The court's three liberals joined the six conservatives in ruling that the ban does not violate a federal law barring sex discrimination in education.

But in their partial dissent, Justice Sonia Sotomayor said Pepper-Jackson should have a chance to show that the ban should not apply to her.

"Because of the Court’s decision today, West Virginia, and any other state actor, can deny B. P. J. and others like her these experiences simply because it thinks they have an inherent athletic advantage, even if the facts show that they do not," she wrote.

Block called the court's decision "heartbreaking," but said he was glad it didn't go further to limit transgender rights in other areas beyond sports.

“This was a loss, but it was a narrow loss, and the court balked at the more sweeping arguments made by the other side,” Block told reporters after the decision.

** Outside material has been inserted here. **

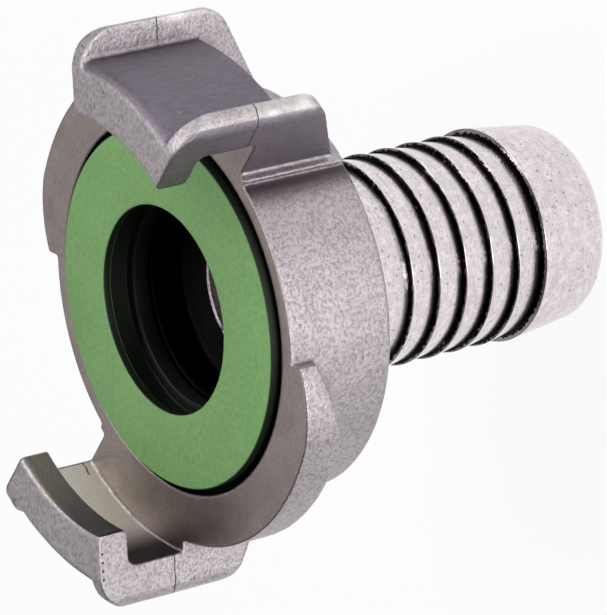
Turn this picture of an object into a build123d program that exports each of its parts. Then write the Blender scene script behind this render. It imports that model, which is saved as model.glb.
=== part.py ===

Justice Brett Kavanaugh, who authored the court's decision, said federal rules governing sex discrimination in education recognize the "inherent physical differences between biological men and biological women − as well as the safety and competitive fairness concerns that would arise if males were allowed to compete in female sports."

But Kavanaugh also made a plea for respect for the transgender athletes who have been at the center of the contentious national debate.

"Those student athletes want to play sports. Their desire to compete warrants respect," he wrote. "No student-athlete on either side of the issues, whether a biological female or transgender, deserves to be ostracized or vilified."